By: Aryanne Ferguson
I’m sure there’s a word for it – the page at the front of a novel that’s blank save for a couple quotes. Here I go to Google…. Ah, the epigraph: a short quotation or saying at the beginning of a book or chapter, intended to suggest its theme. So not quite a “poetry prequel,” but close enough. Do you use epigraphs, Reader? Confession, I never have because they’re usually wasted on me as a reader. I have no clue what they’re alluding to before I read the book; I never bother looking at them during reading; and then when I’ve finished the book only if I loved the book do I glance back at the beginning pages, trying to hold on to the magic of the first time I read it. Then I might read the epigraph and say, yes, so that’s what the author meant.

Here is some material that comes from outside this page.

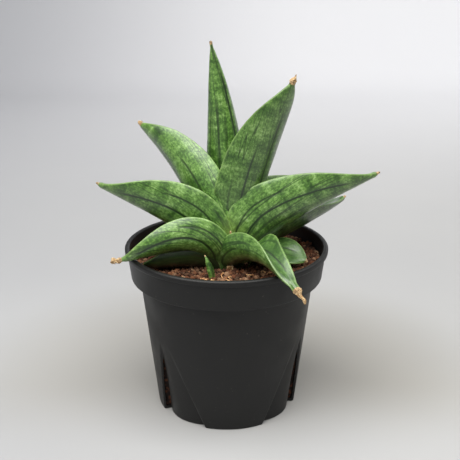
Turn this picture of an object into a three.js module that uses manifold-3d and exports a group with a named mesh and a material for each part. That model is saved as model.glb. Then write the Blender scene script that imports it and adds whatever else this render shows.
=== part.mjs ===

That said, in the future I might include an epigraph because it helped inspire my writing process, or because it adds something to the novel or prepares my readers in some way for the experience of reading about the world I’ve written. If I was inspired by a quote, it would probably be a line from the 2nd or 3rd stanza of W.B. Yeats’s The Second Coming. It’s deliciously foreboding.
Novel-wise, I love Clearcut by Nina Shengold, which is about a man logging the woods of the Pacific northwest in the 1970s who picks up a hitchhiker one day. The novel has some great epigraphs:
San Francisco 2x4s
were the woods around Seattle;
Someone killed and someone built, a house,
a forest, wrecked or raised
All America hung on a hook
burned by men, in their own praise.
-Gary Snyder, Myths and Texts
Mama, mama, many worlds I’ve come
Since I first left home.
-Grateful Dead, Brokendown Place
(lyrics by Robert Hunter)
Do these epigraphs make you want to read the novel? What’s your opinion on the use of epigraphs?